SUPPLIED MATERIAL:
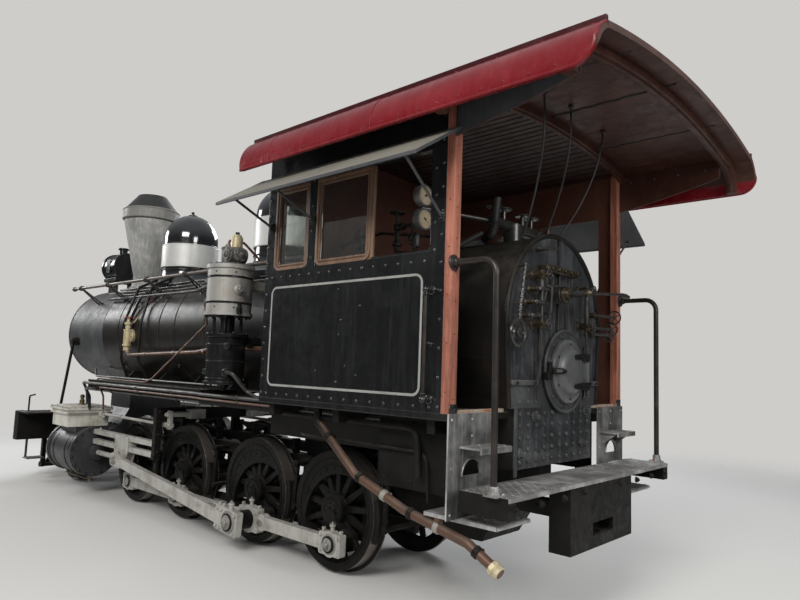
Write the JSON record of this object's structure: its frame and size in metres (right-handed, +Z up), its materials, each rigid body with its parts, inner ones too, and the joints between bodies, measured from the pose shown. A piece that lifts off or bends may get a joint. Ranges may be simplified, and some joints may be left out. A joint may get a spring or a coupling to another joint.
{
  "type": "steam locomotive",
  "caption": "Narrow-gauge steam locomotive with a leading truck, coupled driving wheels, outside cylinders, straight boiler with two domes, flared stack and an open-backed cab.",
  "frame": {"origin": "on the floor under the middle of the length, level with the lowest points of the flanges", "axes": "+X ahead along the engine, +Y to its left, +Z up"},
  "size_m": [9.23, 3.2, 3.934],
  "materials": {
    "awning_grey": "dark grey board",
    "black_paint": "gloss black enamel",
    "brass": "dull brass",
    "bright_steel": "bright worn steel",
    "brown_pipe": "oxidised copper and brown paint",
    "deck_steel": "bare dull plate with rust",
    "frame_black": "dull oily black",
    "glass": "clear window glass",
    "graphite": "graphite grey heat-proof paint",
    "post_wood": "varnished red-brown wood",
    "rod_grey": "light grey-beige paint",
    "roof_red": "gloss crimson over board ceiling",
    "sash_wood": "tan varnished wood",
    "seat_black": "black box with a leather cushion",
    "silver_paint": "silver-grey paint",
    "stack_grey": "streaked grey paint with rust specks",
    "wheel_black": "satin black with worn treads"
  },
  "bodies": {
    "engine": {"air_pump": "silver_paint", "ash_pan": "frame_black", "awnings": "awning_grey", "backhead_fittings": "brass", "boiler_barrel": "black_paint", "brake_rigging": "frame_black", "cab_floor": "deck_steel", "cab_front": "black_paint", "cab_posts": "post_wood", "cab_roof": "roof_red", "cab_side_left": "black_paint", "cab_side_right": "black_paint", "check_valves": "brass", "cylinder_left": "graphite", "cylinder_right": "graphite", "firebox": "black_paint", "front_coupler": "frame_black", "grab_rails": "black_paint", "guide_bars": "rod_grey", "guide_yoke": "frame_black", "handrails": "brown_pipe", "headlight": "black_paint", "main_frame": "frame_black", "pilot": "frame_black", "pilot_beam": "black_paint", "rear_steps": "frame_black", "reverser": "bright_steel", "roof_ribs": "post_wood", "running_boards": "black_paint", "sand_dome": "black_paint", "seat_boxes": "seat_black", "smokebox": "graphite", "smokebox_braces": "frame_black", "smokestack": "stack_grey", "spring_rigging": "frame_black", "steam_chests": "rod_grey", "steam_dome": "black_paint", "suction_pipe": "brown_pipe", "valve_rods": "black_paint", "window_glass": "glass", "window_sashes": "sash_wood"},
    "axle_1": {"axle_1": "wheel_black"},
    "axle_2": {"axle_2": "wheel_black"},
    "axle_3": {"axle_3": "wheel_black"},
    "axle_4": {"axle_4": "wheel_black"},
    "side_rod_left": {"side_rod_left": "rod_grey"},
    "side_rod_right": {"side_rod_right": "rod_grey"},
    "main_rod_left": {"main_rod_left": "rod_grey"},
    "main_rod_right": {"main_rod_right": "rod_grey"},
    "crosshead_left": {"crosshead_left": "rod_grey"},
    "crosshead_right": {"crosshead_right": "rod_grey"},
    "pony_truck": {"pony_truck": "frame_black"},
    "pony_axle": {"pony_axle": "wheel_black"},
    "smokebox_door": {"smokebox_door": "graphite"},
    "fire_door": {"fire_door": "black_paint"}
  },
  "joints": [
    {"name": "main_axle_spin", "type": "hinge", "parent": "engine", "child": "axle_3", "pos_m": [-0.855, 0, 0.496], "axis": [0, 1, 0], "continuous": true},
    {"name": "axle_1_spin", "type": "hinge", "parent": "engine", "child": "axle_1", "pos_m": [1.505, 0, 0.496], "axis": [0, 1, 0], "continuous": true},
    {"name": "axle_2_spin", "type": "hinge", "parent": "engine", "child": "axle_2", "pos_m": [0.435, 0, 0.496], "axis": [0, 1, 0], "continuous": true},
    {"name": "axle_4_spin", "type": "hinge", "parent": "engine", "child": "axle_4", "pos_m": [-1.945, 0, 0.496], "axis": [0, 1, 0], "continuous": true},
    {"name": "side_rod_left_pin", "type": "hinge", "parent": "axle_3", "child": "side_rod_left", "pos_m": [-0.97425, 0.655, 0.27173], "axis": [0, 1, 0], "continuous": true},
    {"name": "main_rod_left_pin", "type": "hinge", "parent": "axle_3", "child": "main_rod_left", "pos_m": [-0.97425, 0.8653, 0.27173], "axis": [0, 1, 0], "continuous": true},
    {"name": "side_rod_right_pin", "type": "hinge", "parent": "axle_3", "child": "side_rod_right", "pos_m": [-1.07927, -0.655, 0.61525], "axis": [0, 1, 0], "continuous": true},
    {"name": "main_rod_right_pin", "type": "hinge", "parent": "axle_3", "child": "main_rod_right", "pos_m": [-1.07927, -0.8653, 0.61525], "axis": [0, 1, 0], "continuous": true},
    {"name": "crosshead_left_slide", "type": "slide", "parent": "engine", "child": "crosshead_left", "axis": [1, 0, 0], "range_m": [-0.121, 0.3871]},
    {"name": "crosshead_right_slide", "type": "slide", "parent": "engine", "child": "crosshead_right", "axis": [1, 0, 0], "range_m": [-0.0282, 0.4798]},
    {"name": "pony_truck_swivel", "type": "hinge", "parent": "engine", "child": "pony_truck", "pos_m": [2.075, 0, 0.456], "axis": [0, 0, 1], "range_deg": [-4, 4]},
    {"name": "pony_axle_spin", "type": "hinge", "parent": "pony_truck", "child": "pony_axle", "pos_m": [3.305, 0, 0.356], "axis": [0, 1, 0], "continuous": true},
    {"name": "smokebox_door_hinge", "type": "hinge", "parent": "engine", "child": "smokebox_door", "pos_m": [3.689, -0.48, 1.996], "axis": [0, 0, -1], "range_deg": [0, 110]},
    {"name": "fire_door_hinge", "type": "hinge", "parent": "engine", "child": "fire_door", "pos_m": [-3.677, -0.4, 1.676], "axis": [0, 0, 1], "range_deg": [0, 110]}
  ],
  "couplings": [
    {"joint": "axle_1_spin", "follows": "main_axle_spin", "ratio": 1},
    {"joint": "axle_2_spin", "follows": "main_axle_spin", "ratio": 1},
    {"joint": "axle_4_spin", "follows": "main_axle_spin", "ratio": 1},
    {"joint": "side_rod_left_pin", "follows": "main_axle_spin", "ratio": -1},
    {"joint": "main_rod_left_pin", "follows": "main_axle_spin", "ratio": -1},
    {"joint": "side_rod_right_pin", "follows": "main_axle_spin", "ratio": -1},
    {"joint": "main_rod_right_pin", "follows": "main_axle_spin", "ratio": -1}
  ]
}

EXERCISE:
Give only a number: how many lines of the data hold the string "materials"?

RESPONSE:
2